The boat crews asked that a refueling tanker meet them before nightfall, as they were not trained for refueling in the dark. Arranging a rendezvous proved difficult because the sailors had no direct communication with the tanker and had to relay messages through a U.S. operations center in an undisclosed location in the region. As the boats sought to meet up with the refueling tanker, they mistakenly ventured into Iranian territorial waters, just west of tiny Farsi Island.
The U.S. sailors were using a GPS device to navigate, but Farsi Island is so small that it did not appear on their screen when it was zoomed out to a wider view. As they drifted within sight of land, the Americans did not even know that it was Farsi Island, said the person familiar with the sailors’ account.
Throughout the cruise, the positions and direction of the two boats were automatically relayed to the operations center every 30 minutes via an electronic tracking device, the U.S. official said. But for reasons that remain unclear, commanding officers or others at the operations center did not inform the boat crews that they were headed in the wrong direction.
Traveling at a swift pace, the two U.S. vessels might have passed through the area without encountering any Iranian patrol craft. But one of the American boats — the one that needed repair back in Kuwait — broke down. As the sailors worked to revive the boat’s engine near Farsi Island, two IRGC patrol boats showed up, weapons pointed at the Americans. One American sailor waved a wrench in the air, to signal they had engine trouble and had no hostile intent.
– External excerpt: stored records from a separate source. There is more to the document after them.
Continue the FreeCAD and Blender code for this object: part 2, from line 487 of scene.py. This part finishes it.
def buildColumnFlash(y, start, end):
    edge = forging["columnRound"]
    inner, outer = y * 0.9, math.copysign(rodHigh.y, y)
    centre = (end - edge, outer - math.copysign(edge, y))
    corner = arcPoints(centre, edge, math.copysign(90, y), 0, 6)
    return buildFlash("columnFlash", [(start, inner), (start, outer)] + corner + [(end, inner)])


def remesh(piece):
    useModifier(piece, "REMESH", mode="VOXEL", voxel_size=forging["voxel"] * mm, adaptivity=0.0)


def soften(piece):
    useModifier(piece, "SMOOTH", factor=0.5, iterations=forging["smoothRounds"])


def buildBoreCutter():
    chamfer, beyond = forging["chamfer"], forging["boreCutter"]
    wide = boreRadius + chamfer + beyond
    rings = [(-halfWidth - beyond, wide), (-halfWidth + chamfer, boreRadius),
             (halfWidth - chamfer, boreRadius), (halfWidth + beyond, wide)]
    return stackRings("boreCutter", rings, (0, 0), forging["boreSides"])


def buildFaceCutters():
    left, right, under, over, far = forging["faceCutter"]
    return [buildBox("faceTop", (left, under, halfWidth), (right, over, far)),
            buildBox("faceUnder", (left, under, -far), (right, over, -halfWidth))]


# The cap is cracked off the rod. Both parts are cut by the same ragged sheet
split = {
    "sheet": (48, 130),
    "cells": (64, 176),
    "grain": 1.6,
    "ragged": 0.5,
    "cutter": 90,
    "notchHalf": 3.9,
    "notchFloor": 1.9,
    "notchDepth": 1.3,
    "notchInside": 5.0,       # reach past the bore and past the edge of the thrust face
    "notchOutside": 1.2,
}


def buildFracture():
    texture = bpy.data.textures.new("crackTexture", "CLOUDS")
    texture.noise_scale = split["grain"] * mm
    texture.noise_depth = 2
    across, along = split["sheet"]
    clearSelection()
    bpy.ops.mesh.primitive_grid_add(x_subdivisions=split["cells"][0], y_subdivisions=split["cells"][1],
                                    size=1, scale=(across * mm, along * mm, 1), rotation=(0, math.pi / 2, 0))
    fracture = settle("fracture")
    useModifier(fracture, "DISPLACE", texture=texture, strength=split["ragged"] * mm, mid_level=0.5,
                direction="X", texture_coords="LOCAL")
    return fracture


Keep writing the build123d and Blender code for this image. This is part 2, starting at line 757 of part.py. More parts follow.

But the Iranians showed no interest in helping out: Soon another Iranian vessel arrived at the scene, followed by a fourth ship that was larger and more heavily armed.
As the Iranians encircled the boats, the U.S. sailors managed to repair the faulty engine. Now the Americans had a choice. With 50-caliber machine guns and GAU-19 miniguns on their boats, they outarmed the Iranians. And their RCBs were bigger than the Iranian patrol craft. But escaping would mean opening fire on the Iranian forces or ramming their vessels — actions that could lead to a wider conflagration. The young officer in charge, Nartker, opted to cooperate.
In the tense encounter, there was one comical moment. As the Iranians searched through gear and equipment, they held up an iPhone 6 charger with an accusatory air. It took some time for the U.S. sailors to convince the Iranians that it was merely a charger, featuring a new design for the latest iPhone, and not a hi-tech weapon.
After being ordered to kneel with their hands on their heads, the Americans were taken to nearby Farsi Island and questioned one by one. They were served meals. At one point, the food was removed and served again so the scene could be recorded for the camera. Although the sailors were blindfolded and used as propaganda for Iranian state television, the Americans said they were not physically abused or otherwise mistreated.
Meanwhile, back at the U.S. operations center, commanders saw that the tracking device for the riverine boats had put them in Iranian waters near Farsi Island. The U.S. commanders ordered a cruiser, the USS Anzio, a U.S. Coast Guard cutter, and a British naval ship to head over to the boats and lend them assistance. But the timing of the response — and whether commanders were aware that the American boats had encountered Iranian patrol craft — remains unclear. By the time the rescue party arrived, the U.S. sailors were already in the hands of the Iranians.
After Secretary of State John Kerry and his Iranian counterpart, Mohammad Javad Zarif, worked out the release of the Americans in a series of phone calls, the sailors were told that they were about to be freed. The Iranians filmed one crew member crying in relief at the news.